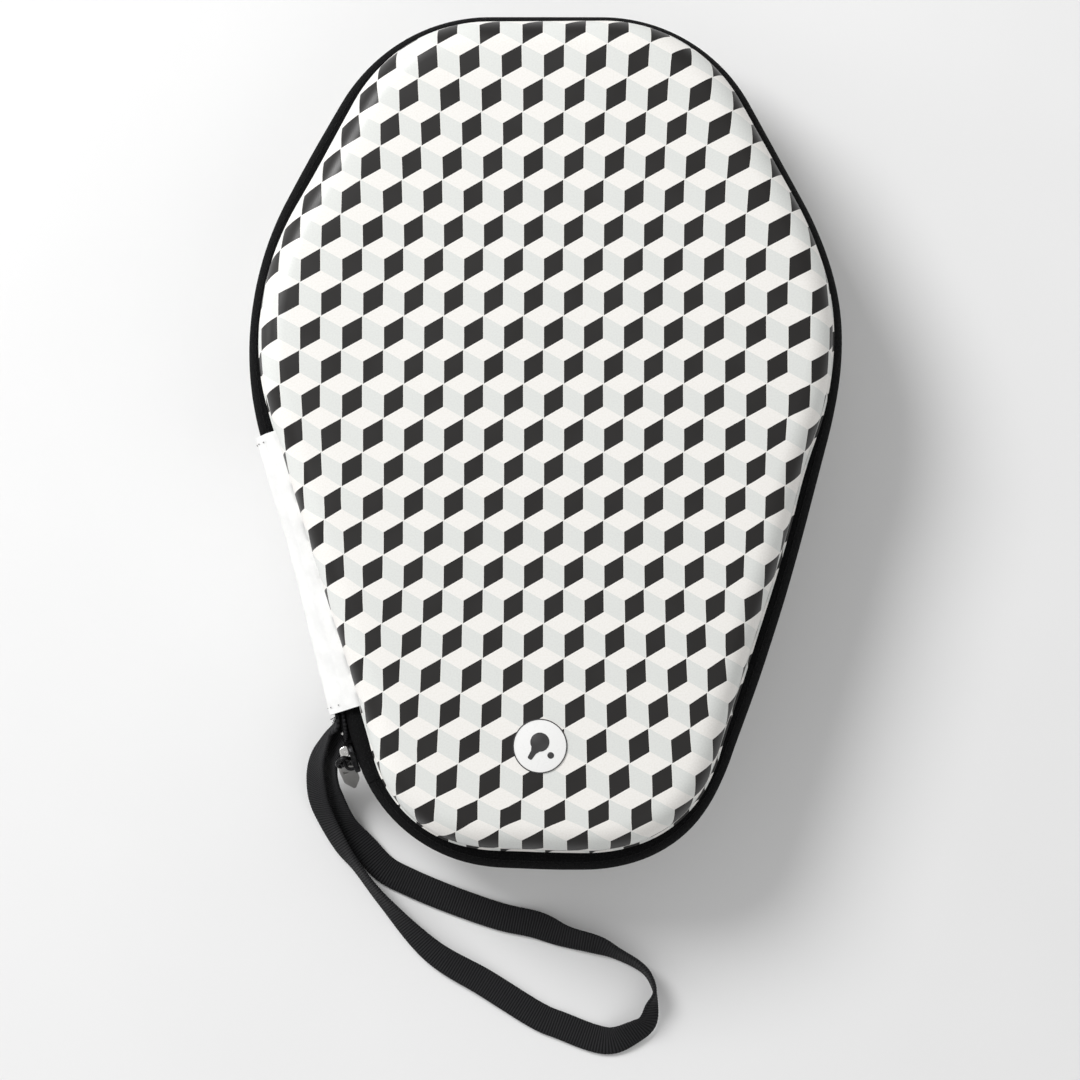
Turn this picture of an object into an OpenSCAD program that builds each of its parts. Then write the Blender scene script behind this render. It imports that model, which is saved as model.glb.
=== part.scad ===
// Hard clamshell case for one table tennis bat: two moulded half shells, a zip round the edge,
// a sewn hinge strip on the lower left side and a webbing wrist loop.
// The case lies flat with its lid up. +Y points to the wide end, +X to the right, +Z up.
// The origin is on the face that the case rests on, under the middle of the case.
// Insets are measured inwards from the outermost line of the zip, heights from the zip's middle.

/* [Outline] */
// Length from the wide end to the narrow end
case_l = 302; // [296:1:308]
// Half width of the wide end, at its sharp corners
top_x = 55.5; // [52:0.5:59]
// Radius of the two corners of the wide end
top_r = 60; // [54:1:64]
// Half width at the widest place, at its sharp corners
side_x = 114; // [110:1:118]
// Distance of the widest place above the middle
side_y = 44; // [36:1:48]
// Radius of the two widest corners
side_r = 112; // [102:1:118]
// Half width of the narrow end, at its sharp corners
low_x = 54.5; // [52:0.5:58]
// Radius of the two corners of the narrow end
low_r = 55; // [51:1:59]

/* [Shells] */
// Height of the closed case
case_h = 66; // [62:1:72]
// Thickness of the moulded foam
foam_t = 3; // [2.5:0.1:3.5]
// Thickness of the lining cloth
lining_t = 0.8; // [0.5:0.1:1]
// Radius of the shoulder between side and top
shoulder_r = 9.4; // [8:0.2:10]
// Inset of the side wall at the top of the side
wall_inset = 5.4; // [5.2:0.1:5.8]
// Height of each shell's lower edge from the zip's middle
rim_z = 9; // [9:0.5:11]
// Rise of the gently domed top over its flat edge
crown = 0.4; // [0.2:0.1:0.6]

/* [Zip] */
// Thickness of the zip tape
tape_t = 0.8; // [0.7:0.05:0.85]
// Half of the slit between the two coils
slit = 0.75; // [0.7:0.05:0.8]
// Length of the slider
slider_l = 11; // [10:0.5:12]
// Length of the puller below its pin
puller_l = 20; // [16:1:22]
// Lean of the puller out of the vertical
puller_lean = 25; // [15:1:28]

/* [Hinge and strap] */
// Straight stretch between the parked slider and the hinge strip
park_gap = 15; // [14:0.5:17]
// Width of the wrist strap
strap_w = 10; // [9:0.5:10]
// Thickness of the wrist strap
strap_t = 1.4; // [1.2:0.1:1.4]

/* [Inside] */
// Width of the elastic band that holds the blade
blade_band_w = 25; // [20:1:30]
// Width of the elastic band that holds the handle
handle_band_w = 20; // [16:1:24]
// Depth of the mesh pocket's net above the zip's middle
net_z = 14; // [13.5:0.5:16]

/* [Badge] */
// Diameter of the badge on the lid
badge_d = 19; // [16:1:22]

/* [Hidden] */

zip_z = case_h / 2;
half_l = case_l / 2;
gap = 0.05;
round_steps = 5;
arc_step = 6.6;

// ---- outline: six rounded corners, clockwise from the hinge's upper end ----
corners = [[-side_x, side_y, side_r], [-top_x, half_l, top_r], [top_x, half_l, top_r],
    [side_x, side_y, side_r], [low_x, -half_l, low_r], [-low_x, -half_l, low_r]];

function unit(v) = v / norm(v);
function right(v) = [v[1], -v[0]];
function turned(v, a) = [v[0] * cos(a) + v[1] * sin(a), v[1] * cos(a) - v[0] * sin(a)];
function corner_xy(k) = [corners[(k + 6) % 6][0], corners[(k + 6) % 6][1]];
function way(k) = unit(corner_xy(k + 1) - corner_xy(k));
function bend(k) = acos(way(k - 1) * way(k));
function tangent(k) = corners[k][2] * tan(bend(k) / 2);
function centre(k) = corner_xy(k) - way(k - 1) * tangent(k) + right(way(k - 1)) * corners[k][2];

// A station is [centre, outward direction, radius], so any inset keeps to the same points.
function station(k, t) = [centre(k), turned(-right(way(k - 1)), bend(k) * t), corners[k][2]];
function steps(k) = ceil(bend(k) / arc_step);
function arc(k, from = 0, to = 1, finer = 1) = let(n = ceil(finer * steps(k) * (to - from) - 0.01))
    [for (j = [0:n]) station(k, from + (to - from) * j / n)];
function place(s, inset) = s[0] + s[1] * (s[2] - inset);

park = place(station(5, 1), 0);
out = station(5, 1)[1];
hinge_low = [park + way(5) * park_gap, out, 0];
hinge_top = station(0, 0);
hinge_l = norm(place(hinge_top, 0) - place(hinge_low, 0));

// The upper tape ends a little before the parked slider, and its tail goes on to the hinge.
tail_t = 0.85;
tail_gap = 0.004;

zip_stations = [for (k = [0:4]) each arc(k)];
ring_stations = concat(zip_stations, arc(5), [hinge_low]);
lid_stations = concat(zip_stations, arc(5, 0, tail_t - tail_gap));
tail_stations = concat(arc(5, tail_t, 1), [hinge_low]);
tape_tail_stations = concat(arc(5, tail_t, 1, 4), [hinge_low]);
pocket_end = ceil(steps(0) / 2) / steps(0);
pocket_stations = concat(arc(3, 1 - pocket_end, 1), arc(4), arc(5), [hinge_low], arc(0, 0, pocket_end));

function ring(stations, inset, z) = [for (s = stations) let(p = place(s, inset)) [p[0], p[1], zip_z + z]];
function outline(inset) = [for (s = ring_stations) place(s, inset)];

// Closes an end of a loft with rungs between the section's two long sides, which meet at its first point.
function end_cap(m, first, way) = [for (j = [0:ceil(m / 2) - 2])
    let(rung = m - 2 - j > j + 1 ? [j, j + 1, m - 2 - j, m - 1 - j] : [j, j + 1, m - 1 - j])
        [for (k = way > 0 ? [0:len(rung) - 1] : [len(rung) - 1:-1:0]) first + rung[k]]];

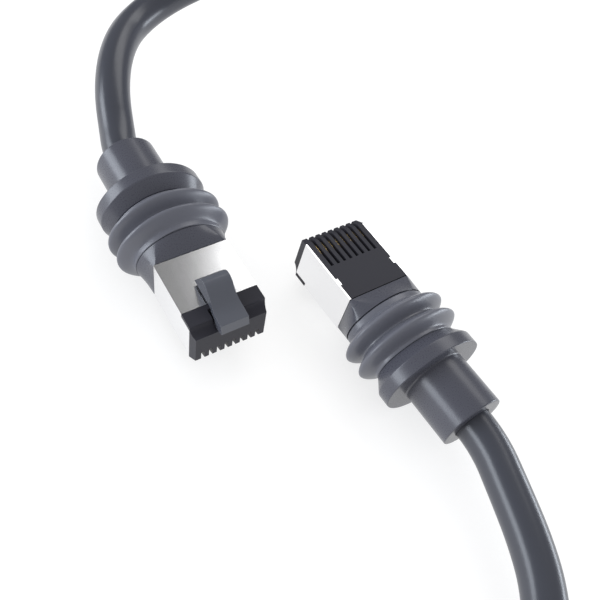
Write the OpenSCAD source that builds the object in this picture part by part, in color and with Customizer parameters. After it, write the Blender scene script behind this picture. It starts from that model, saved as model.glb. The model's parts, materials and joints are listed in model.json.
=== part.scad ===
// Shielded ethernet patch cable with a sealed, ribbed backshell on each plug.
// Row frame: origin at the middle of plug A's nose, +X along its insertion direction, +Z up.
// A plug's own frame: x = 0 at the shield's rear edge, +X to the nose, +Z to the latch side.

/* [Plug] */
// Width of the plug, over the shield
plug_w = 11.68; // [11.5:0.02:11.8]
// Thickness of the plug from contact face to latch face
plug_t = 7.35; // [7.2:0.05:7.5]
// Length of the shield's side panels
shield_len = 11.66; // [11.2:0.02:12]
// Length of the shield's latch-side panel
shield_top_len = 9.12; // [8.9:0.02:9.3]
// Sheet thickness of the shield
shield_t = 0.25; // [0.2:0.01:0.3]
// Length of the plastic nose in front of the shield
nose_len = 1.37; // [1.3:0.01:1.45]
// Distance between neighbouring contact slots
contact_pitch = 1.236; // [1.2:0.006:1.24]
// Width of one contact slot
slot_w = 0.55; // [0.45:0.05:0.6]
// Depth of the contact slots below the contact face
slot_depth = 2.15; // [2:0.05:2.3]

/* [Latch] */
// Half width of the latch at its front pad
latch_front_hw = 2.15; // [2:0.05:2.2]
// Half width of the latch at its rear end
latch_rear_hw = 1.95; // [1.8:0.05:2]

/* [Backshell] */
// Half width of the oval seat of the seal
oval_a = 7.27; // [7.2:0.01:7.35]
// Half height of the oval seat of the seal
oval_b = 5.52; // [5.45:0.01:5.6]
// End radius of the oval seat
oval_end_r = 4.1; // [4:0.05:4.2]
// Height of the seal's lips above the oval
lip_h = 1.89; // [1.5:0.01:1.9]
// Half width of the flange
flange_a = 8.6; // [8.5:0.05:8.8]
// Half height of the flange
flange_b = 7.17; // [7:0.01:7.3]
// Thickness of the flange
flange_t = 2.06; // [1.8:0.02:2.3]
// Outer radius of the cable collar
collar_r = 4.97; // [4.8:0.01:5.1]
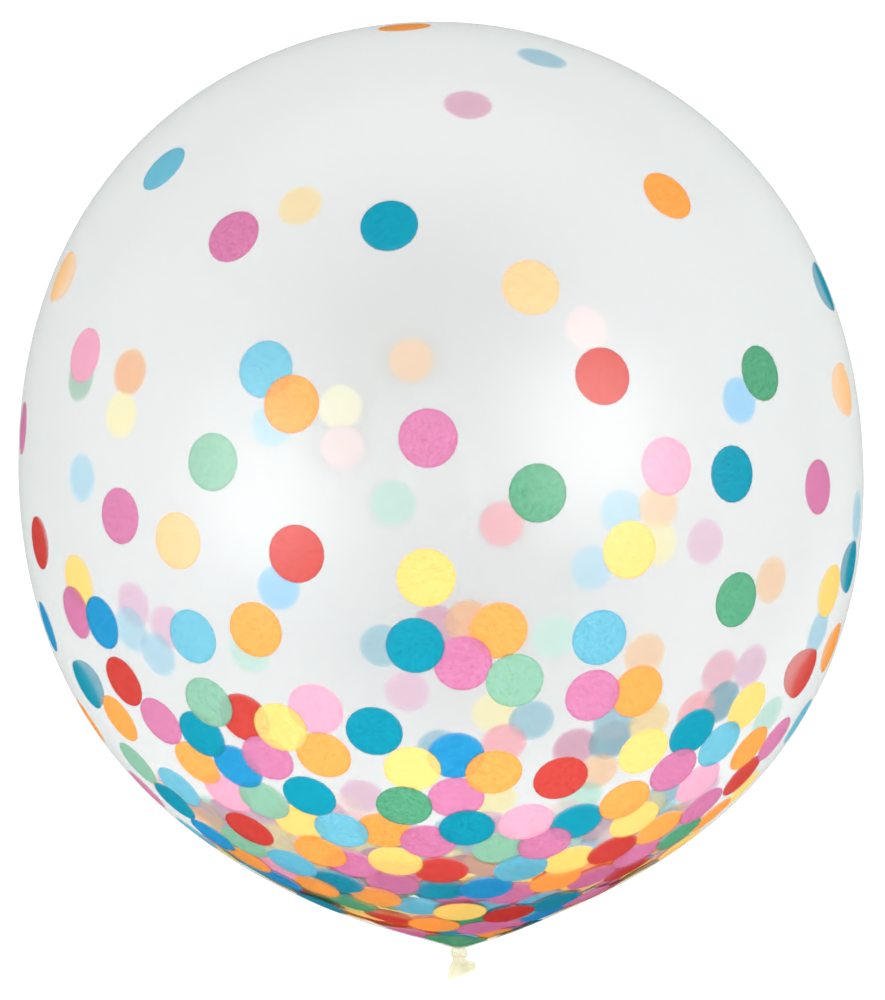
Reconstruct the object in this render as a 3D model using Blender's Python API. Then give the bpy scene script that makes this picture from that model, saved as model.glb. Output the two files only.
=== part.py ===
"""A large round confetti balloon of clear latex, blown up, knotted and lying on its side.

The whole envelope is one moulded piece: the bulb, the drawn-out neck, the knot and the flared tail
with its rolled lip. It is sealed, so it is one solid. Its long axis is Y, with the crown at +Y and
the neck at -Y, and it rests on the small spot that its own weight presses flat, at z = 0.
"""

import math

import bmesh
import bpy
from mathutils import Vector
from mathutils.geometry import interpolate_bezier

# Sizes in metres
DIAMETER = 0.610  # across the bulb at its widest
REST_SPOT_RADIUS = 0.034  # the flat spot where it lies
NECK_RADIUS = 0.0044  # the gathered latex under the knot's wraps
NECK_FILLET = 0.0014  # how far the bulb flares where it runs into the neck
KNOT_LENGTH = 0.0080  # from the bulb's end to where the tail leaves the knot
WRAP_HEIGHT = 0.0019  # how far each wrap of the knot stands out
WRAP_WIDTH = 0.0018
TAIL_LENGTH = 0.0113  # from the knot to the middle of the lip
FLARE_SHARE = 0.6  # of the tail's length, by which it has spread out
TAIL_RADIUS = 0.0086  # mean radius of the flared tail at its lip
LIP_RADIUS = 0.0010  # the rolled bead round the mouth
WALL = 0.0006  # unstretched latex, at the mouth
MOUTH_DEPTH = 0.0080  # how far the tail stays open inside

# The bulb's outline, as shares of its radius: two curves that meet where it is widest
CROWN_HEIGHT = 1.067  # from the widest ring to the crown
CROWN_HANDLE = 0.48  # flat at the crown
UPPER_HANDLE = 0.72  # upright at the widest ring, towards the crown
LOWER_HANDLE = 0.77  # upright at the widest ring, towards the neck
NECK_DROP = 1.133  # from the widest ring to where the neck begins
NECK_HANDLE = 0.39  # along the slope that runs into the neck
NECK_SLOPE = math.radians(17.6)

# What makes it uneven, as in any hand-tied balloon
LEAN = 0.0161  # how far the bulb leans to -X for each metre towards the crown
NECK_SHIFT = 0.0075  # how far the neck is pulled to +X of the bulb's axis
PULLED_LENGTH = 0.035  # the end of the bulb that the pull draws over
TAIL_SHIFT = 0.0010  # how far the tail's lip hangs to +X of the neck

# The tail's folds
TAIL_LOBES = 3
LOBE_DEPTH = 0.30  # of the tail's radius, at the lip
LOBE_TURN = math.radians(18)  # where the first lobe stands, from +X towards +Z
TAIL_FLATTEN = 0.72  # depth of the tail along Z, as a share of its width
LIP_SLANT = 0.32  # the lip is cut back towards the knot on its +X side

# How finely the solid is faceted
SIDES = 64
CROWN_STEPS = 19
LOWER_STEPS = 21
FILLET_STEPS = 2
KNOT_STEPS = 12
TAIL_STEPS = 7
LIP_STEPS = 6
MOUTH_STEPS = 4

RADIUS = DIAMETER / 2
NECK_START = NECK_DROP * RADIUS  # below the widest ring
KNOT_END = NECK_START + KNOT_LENGTH
LIP_AT = KNOT_END + TAIL_LENGTH
AXIS_HEIGHT = math.sqrt(RADIUS**2 - REST_SPOT_RADIUS**2)


def clear_scene():
    for item in list(bpy.data.objects):
        bpy.data.objects.remove(item)


def latex():
    """Clear natural latex, slightly milky."""
    material = bpy.data.materials.new("clear_latex")
    material.use_nodes = True
    shader = material.node_tree.nodes["Principled BSDF"]
    shader.inputs["Base Color"].default_value = (0.86, 0.88, 0.87, 1.0)
    shader.inputs["Roughness"].default_value = 0.3
    shader.inputs["Metallic"].default_value = 0.0
    shader.inputs["Alpha"].default_value = 0.4
    return material


def ease(share):
    """0 to 1 with no kink at either end."""
    share = min(max(share, 0.0), 1.0)
    return share * share * (3 - 2 * share)


def bulb_outline():
    """From the crown over the widest ring to the start of the neck, as (radius, y)."""
    crown = Vector((0, CROWN_HEIGHT, 0))
    widest = Vector((1, 0, 0))
    end = Vector(((NECK_RADIUS + NECK_FILLET) / RADIUS, -NECK_DROP, 0))
    at_crown = crown + Vector((CROWN_HANDLE, 0, 0))
    above_widest = widest + Vector((0, UPPER_HANDLE, 0))
    below_widest = widest - Vector((0, LOWER_HANDLE, 0))
    at_neck = end + NECK_HANDLE * Vector((math.cos(NECK_SLOPE), math.sin(NECK_SLOPE), 0))
    upper = interpolate_bezier(crown, at_crown, above_widest, widest, CROWN_STEPS)
    lower = interpolate_bezier(widest, below_widest, at_neck, end, LOWER_STEPS)
    return [(RADIUS * point.x, RADIUS * point.y) for point in upper + lower[1:]]


def neck_outline():
    """The fillet from the bulb into the gathered neck, and the straight stretch inside the knot."""
    outline = []
    for step in range(1, FILLET_STEPS + 1):
        turn = step / FILLET_STEPS * math.pi / 2
        radius = NECK_RADIUS + NECK_FILLET * (1 - math.sin(turn))
        outline.append((radius, -NECK_START - NECK_FILLET * (1 - math.cos(turn))))
    fillet_end = NECK_START + NECK_FILLET
    for step in range(1, KNOT_STEPS + 1):
        outline.append((NECK_RADIUS, -fillet_end - (KNOT_END - fillet_end) * step / KNOT_STEPS))
    return outline


def tail_outline():
    """The tail's outside, the rolled lip, and its inside back to where it closes."""
    outline = []
    for step in range(1, TAIL_STEPS + 1):
        share = step / TAIL_STEPS
        radius = NECK_RADIUS + (TAIL_RADIUS - NECK_RADIUS) * ease(share / FLARE_SHARE)
        outline.append((radius, -KNOT_END - (TAIL_LENGTH - LIP_RADIUS) * share))
    for step in range(1, LIP_STEPS):
        turn = math.pi / 2 - math.pi * step / LIP_STEPS
        outline.append((TAIL_RADIUS + LIP_RADIUS * math.cos(turn), -LIP_AT + LIP_RADIUS * math.sin(turn)))
    for step in range(MOUTH_STEPS + 1):
        share = step / MOUTH_STEPS
        radius = TAIL_RADIUS - WALL - (TAIL_RADIUS - 0.5 * NECK_RADIUS) * ease(share)
        outline.append((radius, -LIP_AT + MOUTH_DEPTH * share))
    return outline + [(0.0, outline[-1][1])]


def spun(outline):
    """The closed surface that an outline sweeps in one turn about Y."""
    mesh = bmesh.new()
    points = [mesh.verts.new((radius, y, 0)) for radius, y in outline]
    edges = [mesh.edges.new(pair) for pair in zip(points, points[1:])]
    bmesh.ops.spin(
        mesh, geom=points + edges, cent=(0, 0, 0), axis=(0, 1, 0), dvec=(0, 0, 0),
        angle=math.tau, steps=SIDES, use_merge=True, use_duplicate=False,
    )
    bmesh.ops.remove_doubles(mesh, verts=mesh.verts, dist=1e-6)
    bmesh.ops.recalc_face_normals(mesh, faces=mesh.faces)
    return mesh


def wrap_rise(along, turn):
    """How far the knot stands out at a share along it: two wraps that cross it at opposite slants."""
    rise = 0.0
    for middle, slant, phase in ((0.36, 0.13, 0.5), (0.72, 0.11, 2.9)):
        away = (along - middle - slant * math.sin(turn + phase)) * KNOT_LENGTH / WRAP_WIDTH
        rise = max(rise, math.exp(-away * away))
    return WRAP_HEIGHT * rise


def tie_knot(mesh):
    for point in mesh.verts:
        along = (-point.co.y - NECK_START) / KNOT_LENGTH
        radius = math.hypot(point.co.x, point.co.z)
        if radius < 1e-6 or not 0 < along < 1:
            continue
        turn = math.atan2(point.co.z, point.co.x)
        blend = ease(5 * along) * ease(5 * (1 - along))
        stretch = (radius + blend * wrap_rise(along, turn)) / radius
        point.co.x *= stretch
        point.co.z *= stretch


def fold_tail(mesh):
    """Draws the round tail into lobes, flattens it, slants its lip and lets it hang to one side."""
    for point in mesh.verts:
        flare = ease((-point.co.y - KNOT_END) / (FLARE_SHARE * TAIL_LENGTH))
        turn = math.atan2(point.co.z, point.co.x)
        lobe = 1 + flare * LOBE_DEPTH * math.cos(TAIL_LOBES * (turn - LOBE_TURN))
        point.co.x *= lobe
        point.co.z *= lobe * (1 - flare * (1 - TAIL_FLATTEN))
        point.co.y += flare * LIP_SLANT * point.co.x
        point.co.x += flare * TAIL_SHIFT


def lean_and_pull(mesh):
    """Leans the whole balloon to one side and draws the neck to the other."""
    for point in mesh.verts:
        pull = ease(1 + (-point.co.y - NECK_START) / PULLED_LENGTH)
        point.co.x += pull * NECK_SHIFT - LEAN * point.co.y


def press_rest_spot(mesh):
    """Cuts the bulb off flat where it lies, and brings that flat to z = 0."""
    cut = bmesh.ops.bisect_plane(
        mesh, geom=mesh.verts[:] + mesh.edges[:] + mesh.faces[:],
        plane_co=(0, 0, -AXIS_HEIGHT), plane_no=(0, 0, -1), clear_outer=True,
    )
    rim = [part for part in cut["geom_cut"] if isinstance(part, bmesh.types.BMEdge)]
    bmesh.ops.contextual_create(mesh, geom=rim)
    bmesh.ops.recalc_face_normals(mesh, faces=mesh.faces)
    bmesh.ops.translate(mesh, verts=mesh.verts, vec=(0, 0, AXIS_HEIGHT))


def balloon():
    mesh = spun(bulb_outline() + neck_outline() + tail_outline())
    tie_knot(mesh)
    fold_tail(mesh)
    lean_and_pull(mesh)
    press_rest_spot(mesh)
    data = bpy.data.meshes.new("balloon")
    mesh.to_mesh(data)
    mesh.free()
    data.shade_smooth()
    data.set_sharp_from_angle(angle=math.radians(50))
    data.materials.append(latex())
    thing = bpy.data.objects.new("balloon", data)
    bpy.context.scene.collection.objects.link(thing)
    return thing


def main():
    clear_scene()
    balloon()


main()
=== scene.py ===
# %% [markdown]
# # A confetti balloon, lying on its side
#
# The real thing is a big round balloon of clear natural latex. Somebody slips a few hundred discs of
# tissue paper into it, blows it up and ties its own neck in a knot. Static keeps some discs on the
# wall, and the rest slide down towards the neck.
#
# This lesson makes it in that order: the studio first, then the latex skin, then every disc on the
# inside of the wall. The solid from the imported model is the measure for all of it.

# %% The frame
import math
import random

import bmesh
import bpy
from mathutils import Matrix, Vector
from mathutils.bvhtree import BVHTree
from mathutils.geometry import interpolate_bezier


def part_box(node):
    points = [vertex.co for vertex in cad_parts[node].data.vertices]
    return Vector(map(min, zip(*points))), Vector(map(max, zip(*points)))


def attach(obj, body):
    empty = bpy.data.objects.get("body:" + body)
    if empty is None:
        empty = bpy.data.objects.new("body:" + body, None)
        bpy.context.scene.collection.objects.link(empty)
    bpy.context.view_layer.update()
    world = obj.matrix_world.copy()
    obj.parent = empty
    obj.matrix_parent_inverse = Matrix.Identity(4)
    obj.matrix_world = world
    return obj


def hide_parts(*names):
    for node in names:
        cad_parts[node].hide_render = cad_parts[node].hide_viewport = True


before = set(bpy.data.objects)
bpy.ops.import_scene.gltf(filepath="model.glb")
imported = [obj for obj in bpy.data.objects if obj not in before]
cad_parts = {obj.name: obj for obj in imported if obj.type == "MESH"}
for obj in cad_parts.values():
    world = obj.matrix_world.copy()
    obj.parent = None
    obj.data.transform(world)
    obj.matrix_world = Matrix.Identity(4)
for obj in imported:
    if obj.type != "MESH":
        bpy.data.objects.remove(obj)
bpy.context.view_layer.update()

low, high = (Vector(corner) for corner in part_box("balloon"))
RADIUS = (high.x - low.x) / 2  # of the widest ring
REST_SPOT_RADIUS = 0.034
AXIS_HEIGHT = math.sqrt(RADIUS**2 - REST_SPOT_RADIUS**2)
CENTRE = Vector((0, 0, AXIS_HEIGHT))  # middle of the widest ring
print("widest ring", round(2 * RADIUS, 3), "m across, its middle", round(AXIS_HEIGHT, 3), "m up")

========

• [WHAT THIS TASK INVOLVES] Starting with the line that contains "mesh.to_mesh(data)", repeat each line exactly, and stop once the line that contains "obj.data.transform(world)" has been repeated.

• [EXERCISE SOLUTION]
    mesh.to_mesh(data)
    mesh.free()
    data.shade_smooth()
    data.set_sharp_from_angle(angle=math.radians(50))
    data.materials.append(latex())
    thing = bpy.data.objects.new("balloon", data)
    bpy.context.scene.collection.objects.link(thing)
    return thing


def main():
    clear_scene()
    balloon()


main()
=== scene.py ===
# %% [markdown]
# # A confetti balloon, lying on its side
#
# The real thing is a big round balloon of clear natural latex. Somebody slips a few hundred discs of
# tissue paper into it, blows it up and ties its own neck in a knot. Static keeps some discs on the
# wall, and the rest slide down towards the neck.
#
# This lesson makes it in that order: the studio first, then the latex skin, then every disc on the
# inside of the wall. The solid from the imported model is the measure for all of it.

# %% The frame
import math
import random

import bmesh
import bpy
from mathutils import Matrix, Vector
from mathutils.bvhtree import BVHTree
from mathutils.geometry import interpolate_bezier


def part_box(node):
    points = [vertex.co for vertex in cad_parts[node].data.vertices]
    return Vector(map(min, zip(*points))), Vector(map(max, zip(*points)))


def attach(obj, body):
    empty = bpy.data.objects.get("body:" + body)
    if empty is None:
        empty = bpy.data.objects.new("body:" + body, None)
        bpy.context.scene.collection.objects.link(empty)
    bpy.context.view_layer.update()
    world = obj.matrix_world.copy()
    obj.parent = empty
    obj.matrix_parent_inverse = Matrix.Identity(4)
    obj.matrix_world = world
    return obj


def hide_parts(*names):
    for node in names:
        cad_parts[node].hide_render = cad_parts[node].hide_viewport = True


before = set(bpy.data.objects)
bpy.ops.import_scene.gltf(filepath="model.glb")
imported = [obj for obj in bpy.data.objects if obj not in before]
cad_parts = {obj.name: obj for obj in imported if obj.type == "MESH"}
for obj in cad_parts.values():
    world = obj.matrix_world.copy()
    obj.parent = None
    obj.data.transform(world)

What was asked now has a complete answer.